Scripts that build objects:
============

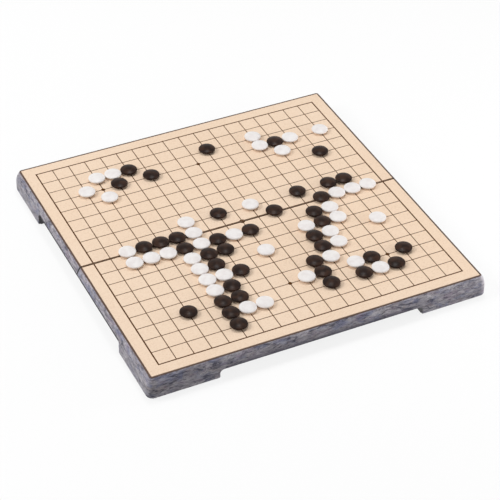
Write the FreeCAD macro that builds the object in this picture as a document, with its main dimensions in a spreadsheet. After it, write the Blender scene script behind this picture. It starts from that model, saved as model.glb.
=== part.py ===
import FreeCAD, Part
import math
import os

import Sketcher

# A folding go board. Two shallow boxes meet at a fold line, stand on four corner feet and each hold
# a drawer of stones that slides out at the right-hand end.
#
# Frame: X runs along the fold, Y from the front half to the back half, Z up. The origin lies on the
# table under the middle of the fold line. Millimetres.
#
# The back half is modelled, and what both halves share is mirrored to the front.

# Driving dimensions ------------------------------------------------------------------------------

dimensions = {
    # grid
    "pitch": 18.5,              # spacing of the grid lines
    "fold_cell": 19.6,          # from the fold line to the first grid line on either side
    "margin": 13.0,             # from the outer grid line to the edge of the sheet
    # shell
    "rim_width": 1.5,
    "shell_height": 22.6,       # playing surface above the underside of the corner skirts
    "side_bulge": 4.5,          # how far the side wall swells out beyond the rim
    "bulge_drop": 14.0,         # depth below the playing surface where the wall is widest
    "corner_radius": 2.6,       # of the rim's upright corners
    "skirt_edge": 0.5,          # rounding under the skirts
    "wall": 2.2,
    "deck": 1.4,
    "fold_gap": 0.3,            # between the fold walls of the two halves
    "foot_length": 75.0,
    "foot_width": 12.0,
    "arch_height": 8.8,         # along the front, the back and the right end
    "left_arch_height": 13.8,   # the left end has no drawers to carry, so its arch is higher
    "arch_fillet": 4.0,
    "arch_edge": 1.4,           # rounding where the arches come out on the outside of the wall
    # what lies on the deck
    "steel_thickness": 0.4,
    "sheet_thickness": 0.5,
    "sheet_setback": 0.4,       # bare deck beside the fold
    "sheet_moat": 0.3,          # between the sheet and the rim
    # base cover
    "base_thickness": 1.4,
    "base_lip": 1.4,            # thickness of the upstand behind the left end wall
    "base_lip_rise": 2.0,       # how far it reaches above that wall's arch
    "base_lip_lean": 1.6,       # how far its top leans in, clear of the wall's inner curve
    "seat_fit": 0.1,            # between pieces that are fixed together
    # feet
    "stand": 2.6,               # height of the rubber pads
    "pad_radius": 3.5,
    "pad_inset": 45.0,          # from the shell's corner to a pad, along its wall
    "pad_clearance": 0.6,
    "magnet_radius": 3.0,
    "magnet_height": 2.0,
    "magnet_inset": 20.0,       # from the shell's corner to a closing magnet
    # screws
    "post_radius": 3.0,
    "screw_radius": 1.3,
    "screw_length": 8.0,
    "screw_head_radius": 2.6,
    "screw_head_height": 1.2,
    "screw_fit": 0.05,          # round the shank in a post
    "screw_play": 0.2,          # round the shank in the base cover, and past its tip
    "post_end_inset": 14.0,     # from the rim to the posts at each end
    "post_back_inset": 18.0,    # from the rim to the row of posts along the back
    "post_fold_inset": 20.0,    # from the fold to the first post
    # hinges
    "axis_drop": 0.1,           # hinge axis below the underside of the skirts
    "hinge_place": 95.0,        # from the middle of the fold to the middle of a hinge
    "knuckle_length": 12.0,
    "knuckle_gap": 0.3,
    "knuckle_radius": 2.3,
    "pin_radius": 1.1,
    "pin_clearance": 0.05,
    "lug_depth": 8.0,
    # drawers
    "rear_space": 24.0,         # from the left rim to the drawer
    "side_space": 27.0,         # from the back rim to the drawer
    "runner_thickness": 1.6,
    "runner_height": 5.0,
    "slide_gap": 0.4,
    "tray_wall": 1.5,
    "tray_floor": 1.2,
    "tray_corner": 2.0,
    "front_depth": 9.0,         # from the rim back to the tray
    "pull_width": 36.0,
    "pull_lip": 2.8,
    "pull_depth": 7.5,
    "pull_roof": 2.5,
    "drawer_travel": 275.0,
    "ear_length": 4.0,
    "stop_length": 4.0,
    # stones
    "stone_spacing": 0.3,       # between stones on neighbouring crossings
    "stone_thickness": 5.8,
    "stone_edge_radius": 1.2,
    "stone_lift": 0.05,
    "stored_gap": 0.15,         # between stones lying side by side in a drawer
    "stone_magnet_radius": 3.0,
    "stone_magnet_height": 2.0,
    "stone_magnet_fit": 0.05,
}

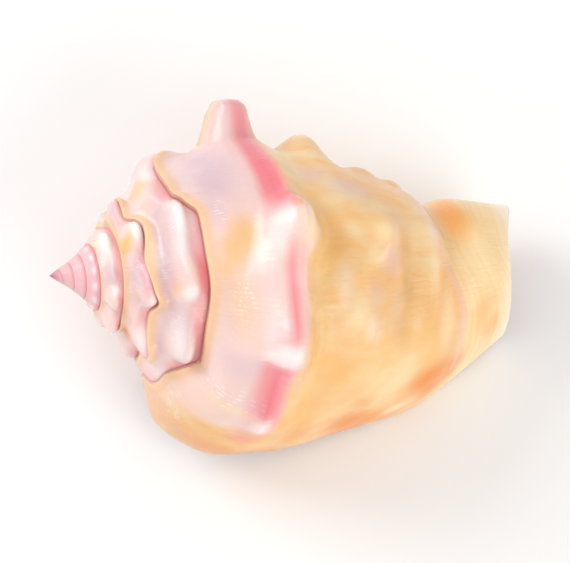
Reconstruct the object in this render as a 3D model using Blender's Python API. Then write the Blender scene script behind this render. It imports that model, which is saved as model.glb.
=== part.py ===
"""Sea snail shell, grown as one piece, at rest with its back up and its aperture down.

The surface is built from sections in half planes through the shell's axis. A section runs from a
whorl's edge over its ramp and knobbed crest to the front rim, and the sections turn round the axis
with the growth angle t, in degrees: t = 0 is the side of the tall spine on the last whorl, 90 its
back, 190 the lip. All lengths below are in units of UNIT metres, and distances are measured along
the axis from the apex.
"""

import math

import bmesh
import bpy
import numpy as np
from mathutils import Matrix, Vector

UNIT = 0.000215

T_APEX = -2520.0
T_LIP = 190.0
T_CANAL = -20.0
T_BACK = -70.0
LIP_THICK = 7.5
# direction of gravity at rest, in the growth frame: the shell lies on two ventral knobs and its lip
REST_DOWN = (0.21403, -0.26627, -0.93984)

# suture line: growth angle, distance from the apex along the axis, radius
SUTURE = [
    (-2520, 9.0, 4.6),
    (-2160, 9.9, 5.6),
    (-2070, 14.0, 8.0),
    (-1710, 24.0, 14.5),
    (-1350, 34.5, 23.0),
    (-990, 46.0, 34.0),
    (-800, 56.0, 43.0),
    (-630, 65.0, 52.0),
    (-400, 70.0, 62.0),
    (-324, 72.0, 68.0),
    (-314, 82.0, 72.0),
    (-298, 84.0, 75.0),
    (-277, 81.0, 77.0),
    (-256, 86.0, 81.0),
    (-247, 92.0, 85.0),
    (-238, 85.0, 82.0),
    (-221, 84.0, 83.0),
    (-209, 87.0, 88.0),
    (-196, 88.0, 83.0),
    (-170, 91.0, 82.0),
    (-90, 101.0, 95.0),
    (-50, 108.0, 101.0),
    (-20, 127.0, 106.0),
    (1, 127.0, 107.0),
    (13, 110.0, 104.0),
    (46, 113.0, 107.0),
    (60, 133.0, 111.0),
    (80, 134.0, 113.0),
    (101, 137.0, 115.5),
    (127, 134.0, 117.0),
    (144, 135.0, 119.0),
]
LAST_FREE_SUTURE = 144.0
# where the lip climbs back over the whorl before it: growth angle there, place in the section
CLIMB = [(-216, 3.0), (-210, 2.1), (-194, 1.3), (-170, 1.0), (-120, 1.8), (-60, 2.8), (0, 3.0), (190, 3.0)]

# ramp and crest of the spire as fractions of the way to the next suture
RAMP_PART = (0.30, 0.28)
CREST_PART = (0.56, 0.84)
# the first whorls make a nearly straight cone, up to the growth angles given
YOUNG_RAMP = (0.30, 0.34)
YOUNG_CREST = (0.60, 0.70)
YOUNG_FROM = -1500.0
YOUNG_TO = -1050.0

# sections of the last whorl: growth angle, then (distance along the axis, radius) of each station
# stations: ramp, crest, band, before row A, row A, between, row B, between, row C, groove, lobe, rim
SECTIONS = [
    (-370, (None, None, None, (125, 96), (145, 88), (172, 74), (200, 60), (228, 47), (255, 36), (288, 27),
            (330, 22), (400, 16))),
    (-170, ((99, 104), (130, 111), (158, 108), (178, 104), (200, 98), (230, 86), (260, 73), (288, 60),
            (314, 49), (345, 38), (380, 32), (452, 26))),
    (-80, ((128, 107), (160, 113), (192, 110), (212, 107), (234, 102), (264, 92), (294, 80), (320, 69),
           (344, 59), (372, 48), (402, 44), (474, 36))),
    (0, ((155, 112), (213, 118), (242, 114), (256, 112), (272, 110), (302, 96), (332, 84), (350, 76),
         (367, 68), (388, 51), (415, 57), (488, 47))),
    (90, ((168, 129), (221, 147), (240, 138), (256, 134), (282, 130), (315, 122), (345, 112), (370, 100),
          (388, 88), (402, 78), (432, 79), (467, 66))),
    (150, ((150, 158), (213, 178), (238, 177), (262, 173), (285, 167), (318, 157), (350, 147), (378, 135),
           (400, 122), (418, 109), (446, 95), (472, 79))),
    (190, ((108, 150), (172, 192), (215, 192), (250, 188), (280, 181), (315, 174), (350, 167), (380, 158),
           (405, 144), (430, 127), (455, 107), (480, 88))),
]

# knobs: growth angle, distance along the axis, half width before and after that angle in degrees,
# half width along, height, bluntness
KNOBS = [
    (6, 191, 10, 10, 23, 39, 9.0),
    (6, 182, 16, 22, 32, 10, 2.0),
    (71, 214, 7, 14, 14, 26, 2.4),
    (74, 234, 8, 12, 14, 16, 2.6),
    (119, 209, 14, 8, 16, 31, 1.9),
    (149, 193, 13, 8, 14, 14, 2.0),
    (0, 272, 14, 14, 19, 19, 2.4),
    (2, 333, 11, 11, 15, 9, 2.4),
    (2, 367, 9, 9, 12, 9, 2.4),
    (72, 334, 10, 13, 16, 13, 2.0),
    (76, 378, 9, 13, 13, 8, 2.0),
    (98, 268, 14, 16, 18, 6, 2.0),
    (117, 298, 12, 14, 18, 6, 2.0),
    (-68, 186, 13, 13, 17, 22, 2.2),
    (-125, 158, 13, 13, 15, 12, 2.2),
    (-364, 115, 15, 15, 15, 18, 2.8),
    (-302, 112, 8, 20, 8, 13, 2.8),
    (-261, 118, 14, 6, 9, 11, 2.6),
    (-222, 117, 17, 7, 9, 12, 2.8),
    (-187, 103, 8, 8, 8, 8, 2.2),
    (-408, 92, 13, 13, 10, 10, 2.4),
    (-448, 90, 13, 13, 10, 10, 2.4),
    (-488, 88, 13, 13, 9, 10, 2.4),
    (-529, 86, 12, 12, 9, 11, 2.4),
    (-568, 89, 14, 8, 8, 15, 2.8),
    (-613, 84, 17, 7, 8, 14, 2.8),
    (-663, 75, 9, 15, 8, 14, 2.8),
    (-704, 67, 12, 12, 7, 13, 2.6),
    (-745, 64, 12, 12, 6, 8, 2.4),
    (-788, 62, 12, 12, 6, 8, 2.4),
    (-830, 60, 12, 12, 6, 8, 2.4),
    (-873, 58, 12, 12, 6, 9, 2.4),
    (-916, 59, 13, 13, 7, 13, 2.6),
    (-951, 56, 12, 7, 5, 9, 2.6),
    (-984, 53, 11, 7, 5, 7, 2.6),
    (-1036, 51, 12, 14, 6, 9, 2.6),
]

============

DO THIS: From the records above, quote only the lines running from the line with "Reconstruct the object" to the line with "its aperture down.", both lines included.

ANSWER IN FULL:
Reconstruct the object in this render as a 3D model using Blender's Python API. Then write the Blender scene script behind this render. It imports that model, which is saved as model.glb.
=== part.py ===
"""Sea snail shell, grown as one piece, at rest with its back up and its aperture down.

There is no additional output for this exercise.